The World Health Organization (WHO), established in 1948, is the United Nations specialized agency for health. WHO is governed by 193 Member States through the World Health Assembly.

The WHO has developed the WHO Influenza Pandemic Preparedness Plan to define its responsibility in the event of a world-wide pandemic.

The WHO networks with 115 National Influenza Centres in 84 countries that continuously monitor influenza activity worldwide and track the emergence of new strains of influenza around the world. Experts at WHO believe that the world is now closer to another influenza pandemic than at any time since 1968, when the last of the previous century's 3 pandemics occurred.
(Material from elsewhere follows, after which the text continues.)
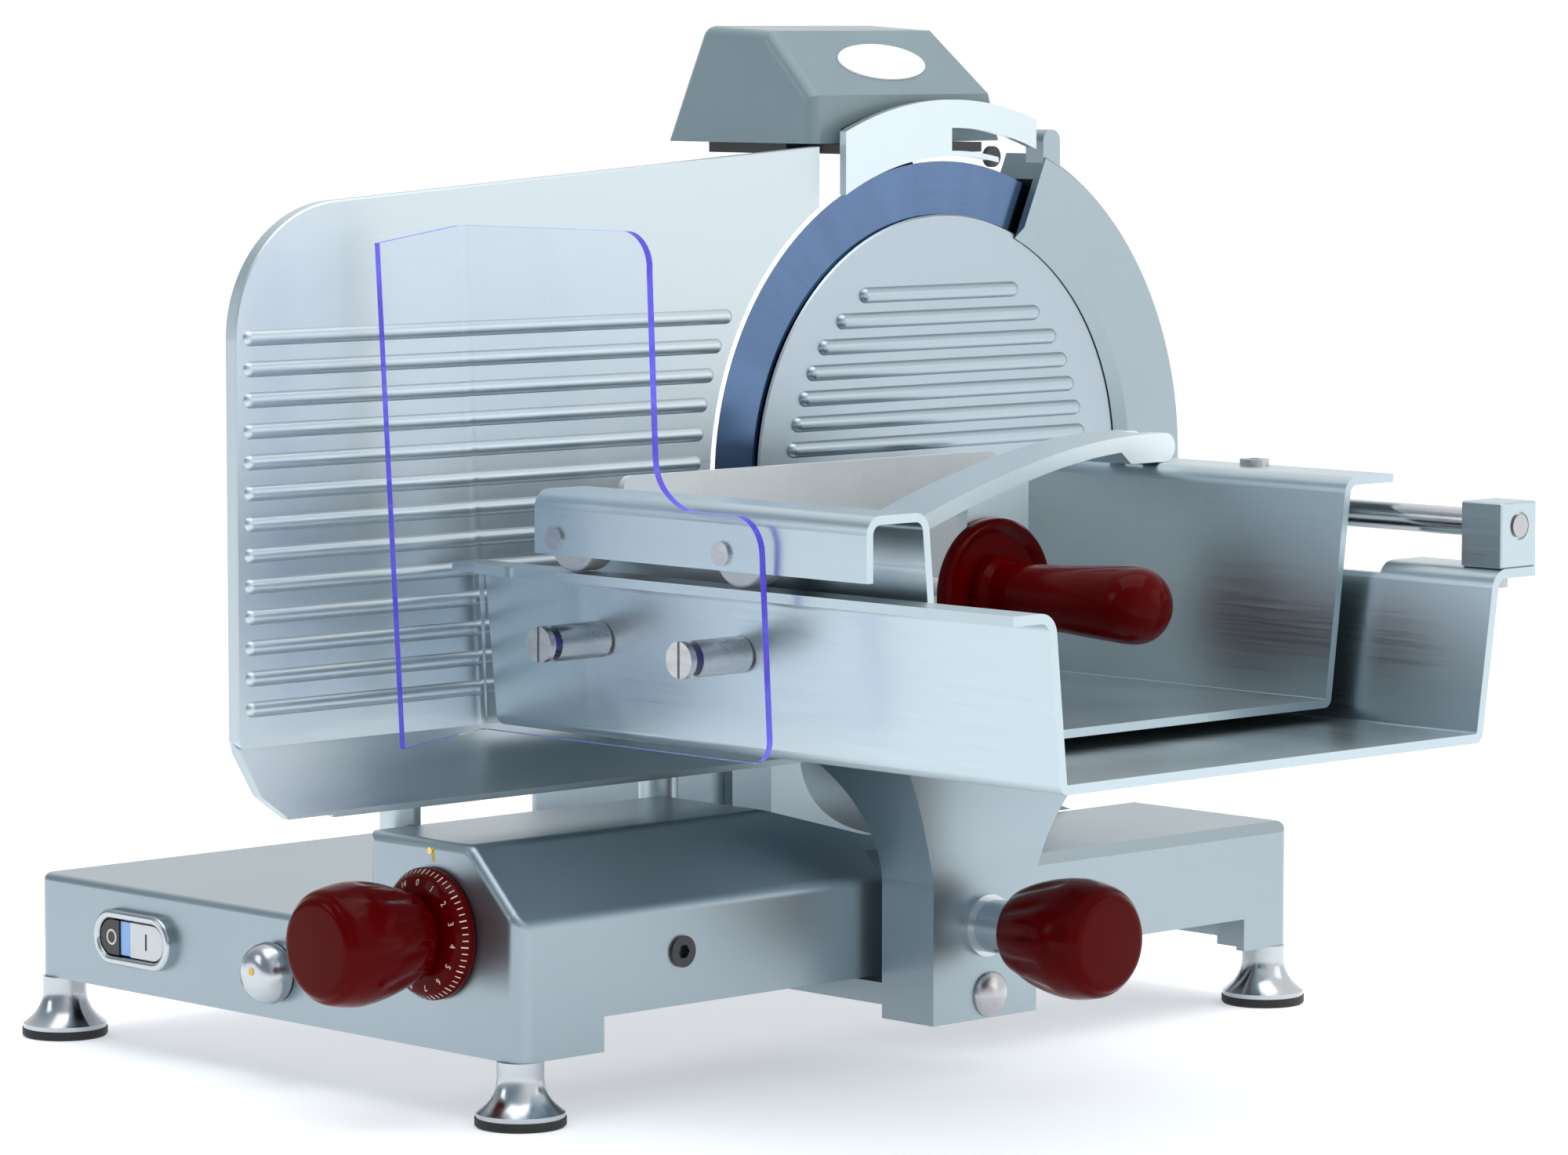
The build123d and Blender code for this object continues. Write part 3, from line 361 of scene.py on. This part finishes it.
def lathe(name, profile, centre, turn, look, body, stands_for, flutes=0):
    """Turned piece: profile is (radius, height) points, height along the turned local Z."""
    bm = bmesh.new()
    rings = []
    for radius, height in profile:
        ring = []
        for k in range(AROUND):
            angle = 2 * math.pi * k / AROUND
            bite = flute_bite(height, angle, FLUTE_SPAN, FLUTE_DEPTH, flutes) if flutes else 0.0
            r = max(radius - bite, 0.01)
            offset = turn @ Vector((r * math.cos(angle), r * math.sin(angle), height))
            ring.append(bm.verts.new(at(*centre) + offset * MM))
        rings.append(ring)
    for lower, upper in zip(rings, rings[1:]):
        for k in range(AROUND):
            n = (k + 1) % AROUND
            bm.faces.new((lower[k], lower[n], upper[n], upper[k]))
    bm.faces.new(list(reversed(rings[0])))
    bm.faces.new(rings[-1])
    for face in bm.faces:
        face.smooth = len(face.verts) == 4
    thing = new_piece(name, from_bmesh(name, bm), look, body)
    thing.data.set_sharp_from_angle(angle=SHARP_ANGLE)
    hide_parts(stands_for)


GRIP = smooth_path([(19, 0.2), (24, 6), (29.5, 22), (32.8, 42), (30.5, 59), (27.2, 64)], 8) + [
    (26.0, 65.6), (24.4, 66.7), (22, 67)]
CLAMP = [(8, -38), (8, 0)] + GRIP
DIAL = [(8.2, 415), (34, 415), (34.7, 415.3), (35, 416), (35, 418.3), (34.7, 419.1),
        (31.2, 423.8), (30.4, 424.4), (24.2, 426.5), (8.2, 426.5)]
DISC = [(5.1, 178), (36.4, 178), (37.4, 178.6), (39.8, 180), (40, 181), (40, 186), (39.6, 187), (38, 188.8),
        (35.4, 187.4), (32, 184.2), (20.6, 184.2)]
HANDLE = [(20.2, 184.3), (20.5, 185), (20.5, 191), (20.1, 192), (17.7, 195.6)] + smooth_path(
    [(17.4, 197), (17.3, 215), (17.9, 238), (19, 255), (20.2, 275), (20.5, 285), (19.6, 292.5), (16.2, 298.6),
     (10, 303.2), (1, 305.4)])
LOCK = [(8, 400), (8, 414.8), (15, 414.8), (15.8, 415.2), (16.3, 416.4), (16.9, 419),
        (16.2, 423), (14.2, 427.4), (11, 430.2), (6, 431), (0.5, 431)]


def make_turned_pieces():
    """Finely divided knobs, grips and dial in place of the CAD's coarser ones."""
    dial = (DIAL_X, 0, DIAL_Z)
    grip = (DIAL_X, GRIP_START, DIAL_Z)
    handle = (0, HANDLE_Y, HANDLE_Z)
    lock = (LOCK_X, 0, LOCK_Z)
    lathe("thickness_grip_turned", GRIP, grip, TOWARDS_OPERATOR, "red", "thickness_control",
          "thickness_grip", FLUTES)
    lathe("clamp_knob_turned", CLAMP, CLAMP_PLACE, ALONG_X, "red", "clamp_knob",
          "clamp_knob", FLUTES)
    lathe("thickness_dial_turned", DIAL, dial, TOWARDS_OPERATOR, "red", "thickness_control",
          "thickness_dial")
    lathe("handle_disc_turned", DISC, handle, ALONG_X, "red", "press", "handle_disc")
    lathe("handle_grip_turned", HANDLE, handle, ALONG_X, "red", "press", "handle_grip")
    lathe("lock_knob_turned", LOCK, lock, TOWARDS_OPERATOR, "chrome", "lock_knob", "lock_knob")


def solid_of(outline, thick, frame_of):
    """Thin plate: outline points (a, b), laid by frame_of(a, b, c) with c from 0 to thick."""
    bm = bmesh.new()
    low = [bm.verts.new(frame_of(a, b, 0.0)) for a, b in outline]
    high = [bm.verts.new(frame_of(a, b, thick)) for a, b in outline]
    bm.faces.new(low)
    bm.faces.new(high)
    for k in range(len(outline)):
        n = (k + 1) % len(outline)
        bm.faces.new((low[k], low[n], high[n], high[k]))
    return bm


def ellipse(a, b, rx, ry, count=64):
    """Outline of an ellipse about (a, b)."""
    return [(a + rx * math.cos(2 * math.pi * k / count), b + ry * math.sin(2 * math.pi * k / count))
            for k in range(count)]


def merge(name, solids, look, body):
    """One piece from several small bmesh solids."""
    whole = bmesh.new()
    for bm in solids:
        data = bpy.data.meshes.new("part")
        bm.to_mesh(data)
        bm.free()
        whole.from_mesh(data)
        bpy.data.meshes.remove(data)
    return new_piece(name, from_bmesh(name, whole), look, body)


TICKS = 60
TICKS_PER_NUMBER = 4
TICK_OUTER = 34.3
TICK_LIFT = 0.12
LONG_TICK = (31.3, 0.0105)
SHORT_TICK = (32.4, 0.008)
NUMBER_RADIUS = 27.8
NUMBER_SIZE = 4.6
NUMBER_THICK = 0.05
NUMBER_LIFT = 0.06
DIAL_EDGE = 31


def number_mesh(text):
    """Thin mesh of a number, centred on the origin, in millimetres."""
    curve = bpy.data.curves.new("digit", "FONT")
    curve.body = text
    curve.size = NUMBER_SIZE
    curve.align_x = "CENTER"
    curve.align_y = "CENTER"
    curve.extrude = NUMBER_THICK
    holder = bpy.data.objects.new("digit", curve)
    data = bpy.data.meshes.new_from_object(holder)
    bpy.data.objects.remove(holder)
    bpy.data.curves.remove(curve)
    return data


def on_dial(radius, angle, lift):
    """Point on the dial's face: radius from its axis, angle clockwise from the top as the operator sees it.

    The face has a steep rim outside DIAL_EDGE and a flatter cone inside it.
    """
    if radius >= DIAL_EDGE:
        y = -423.9 + (radius - DIAL_EDGE) * (5.2 / 4)
    else:
        y = -424.2 - (DIAL_EDGE - radius) * (2.3 / 7)
    return at(DIAL_X + radius * math.sin(angle), y - lift, DIAL_Z + radius * math.cos(angle))


def make_dial_ticks():
    """Tick marks round the dial's rim, a long one at each number."""
    solids = []
    for k in range(TICKS):
        angle = 2 * math.pi * k / TICKS
        inner, wide = LONG_TICK if k % TICKS_PER_NUMBER == 0 else SHORT_TICK
        outline = [(inner, -wide), (TICK_OUTER, -wide), (TICK_OUTER, wide), (inner, wide)]
        solids.append(solid_of(outline, TICK_LIFT, lambda a, b, c, t=angle: on_dial(a, t + b, c)))
    merge("dial_marks", solids, "ink", "thickness_control")


def make_dial_numbers():
    """Numbers from 0 up, one at each long tick."""
    whole = bmesh.new()
    count = TICKS // TICKS_PER_NUMBER
    for number in range(count):
        data = number_mesh(str(number))
        angle = 2 * math.pi * number / count
        for vertex in data.vertices:
            x, y, z = vertex.co
            vertex.co = on_dial(NUMBER_RADIUS + y, angle + x / NUMBER_RADIUS, NUMBER_LIFT + z)
        whole.from_mesh(data)
        bpy.data.meshes.remove(data)
    new_piece("dial_numbers", from_bmesh("dial_numbers", whole), "ink", "thickness_control")


def facing_operator(y):
    """Lays outline points (X, Z) on a face at Y that looks at the operator."""
    return lambda a, b, c: at(a, y - c, b)


def annulus(a, b, outer, inner, thick, frame_of, count=56):
    """Raised ring between two ellipses."""
    bm = bmesh.new()
    loops = []
    for size in (outer, inner):
        for height in (0.0, thick):
            outline = ellipse(a, b, size[0], size[1], count)
            loops.append([bm.verts.new(frame_of(p, q, height)) for p, q in outline])
    low_out, high_out, low_in, high_in = loops
    for k in range(count):
        n = (k + 1) % count
        bm.faces.new((low_out[k], low_out[n], high_out[n], high_out[k]))
        bm.faces.new((low_in[k], high_in[k], high_in[n], low_in[n]))
        bm.faces.new((high_out[k], high_out[n], high_in[n], high_in[k]))
        bm.faces.new((low_out[k], low_in[k], low_in[n], low_out[n]))
    return bm


MARK_THICK = 0.25
BUTTON_FACE = -419
HOUSING_FACE = -414.5
LOCK_FACE = -431.0
BUTTON_Z = 64.4


def bar(x, z):
    """Outline of an upright bar given by its two corners."""
    return [(x[0], z[0]), (x[1], z[0]), (x[1], z[1]), (x[0], z[1])]


def make_control_marks():
    """Ring on the stop button, bar on the start button, index mark above the dial, dot on the lock knob."""
    on_button = facing_operator(BUTTON_FACE)
    ring = annulus(-230.5, BUTTON_Z, (4.4, 4.4), (3.3, 3.3), MARK_THICK, on_button)
    merge("stop_mark", [ring], "ink", "stop_button")
    upright = solid_of(bar((-200.1, -198.9), (60, 69)), MARK_THICK, on_button)
    merge("start_mark", [upright], "dark_ink", "start_button")
    index = solid_of(bar((39.7, 41.3), (133.4, 141)), MARK_THICK, facing_operator(HOUSING_FACE))
    merge("index_mark", [index], "yellow", "base")
    dot = solid_of(ellipse(LOCK_X, LOCK_Z + 2, 2.2, 2.2), MARK_THICK, facing_operator(LOCK_FACE))
    merge("lock_dot", [dot], "yellow", "lock_knob")


make_turned_pieces()
make_dial_ticks()
make_dial_numbers()
make_control_marks()


# ---------------------------------------------------------------- floor, lights, camera
def make_floor():
    """Wide disc of pale paper."""
    bm = bmesh.new()
    bmesh.ops.create_circle(bm, cap_ends=True, segments=96, radius=40.0)
    data = from_bmesh("floor", bm)
    g = Graph("floor_paper")
    clouds = g.noise(g.place(), 3.0, 3.0)
    g.set(Base_Color=g.blend(clouds, (0.90, 0.905, 0.91, 1), (0.93, 0.935, 0.94, 1)), Roughness=0.9,
          Emission_Color=(0.95, 0.97, 1.0, 1), Emission_Strength=0.42)
    data.materials.append(g.material)
    thing = bpy.data.objects.new("floor", data)
    bpy.context.scene.collection.objects.link(thing)


def make_world():
    """Soft studio all round: white at the back and right, greyer towards the front left."""
    world = bpy.data.worlds.new("studio")
    bpy.context.scene.world = world
    world.use_nodes = True
    tree = world.node_tree
    background = tree.nodes["Background"]
    coordinate = tree.nodes.new("ShaderNodeTexCoord")
    along = tree.nodes.new("ShaderNodeVectorMath")
    along.operation = "DOT_PRODUCT"
    along.inputs[1].default_value = (0.30, 0.95, 0.0)
    tree.links.new(coordinate.outputs["Generated"], along.inputs[0])
    spread = tree.nodes.new("ShaderNodeMapRange")
    spread.inputs["From Min"].default_value = -1.0
    tree.links.new(along.outputs["Value"], spread.inputs["Value"])
    ramp = tree.nodes.new("ShaderNodeValToRGB")
    ramp.color_ramp.interpolation = "EASE"
    ramp.color_ramp.elements[0].position = 0.08
    ramp.color_ramp.elements[0].color = (0.26, 0.32, 0.37, 1)
    ramp.color_ramp.elements[1].position = 0.66
    ramp.color_ramp.elements[1].color = (1.0, 1.0, 1.0, 1)
    tree.links.new(spread.outputs["Result"], ramp.inputs["Fac"])
    tree.links.new(ramp.outputs["Color"], background.inputs["Color"])
    background.inputs["Strength"].default_value = 1.0


def area_light(name, place, target, size, power):
    """White rectangular light at place, turned to target. Size in metres, power in watts."""
    data = bpy.data.lights.new(name, "AREA")
    data.shape = "RECTANGLE"
    data.size, data.size_y = size
    data.energy = power
    thing = bpy.data.objects.new(name, data)
    thing.location = place
    thing.rotation_euler = (Vector(target) - Vector(place)).to_track_quat("-Z", "Y").to_euler()
    bpy.context.scene.collection.objects.link(thing)


CAMERA_PLACE = (2.37675, -2.28173, 0.5706)
CAMERA_DIP = 5.258
CAMERA_ROUND = 46.372
CAMERA_LENS = 138.43


def make_camera():
    """Long lens at the height of the hood, 46 degrees round from the operator's side."""
    data = bpy.data.cameras.new("camera")
    data.sensor_width = 36.0
    data.lens = CAMERA_LENS
    data.clip_end = 200.0
    thing = bpy.data.objects.new("camera", data)
    thing.location = CAMERA_PLACE
    thing.rotation_euler = (math.radians(90 - CAMERA_DIP), 0, math.radians(CAMERA_ROUND))
    bpy.context.scene.collection.objects.link(thing)
    bpy.context.scene.camera = thing


make_floor()
make_world()
area_light("overhead", (0.2, -0.2, 2.4), (0, 0, 0.2), (2.6, 2.0), 26.0)
area_light("back_right", (2.6, 1.8, 1.2), (0, 0, 0.3), (1.6, 1.6), 7.0)
area_light("front_left", (-1.6, -2.6, 1.4), (0, 0, 0.3), (0.9, 1.4), 8.0)
make_camera()
bpy.context.scene.view_settings.view_transform = "Standard"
WHO is responsible for alerting the international community when it appears that the world is moving closer to a pandemic using a 6 phase pandemic alert system. The system informs the world of the seriousness of the threat and the need to launch progressively more intense preparedness activities. The designation of phases, including decisions on when to move from one phase to another, is made by the Director-General of WHO. Each phase of alert coincides with a series of recommended activities to be undertaken by WHO, the international community, governments, and industry.

WHO Pandemic Alert Phases

  1. No new influenza virus in circulation
  2. New influenza virus in animals, no human cases
  3. Human cases from animals, no human to human cases
  4. Small clusters of human to human cases, geographically confined
  5. Large clusters of human to human cases, geographically confined
  6. Pandemic, increasing and sustained spread in the general public

The world is presently in phase 3.

When the WHO declares a global pandemic, a network of governments and organizations will move swiftly to implement plans that will lessen the impact of the disease on populations around the globe. These plans for pandemic preparedness are in place now, right down to the local level.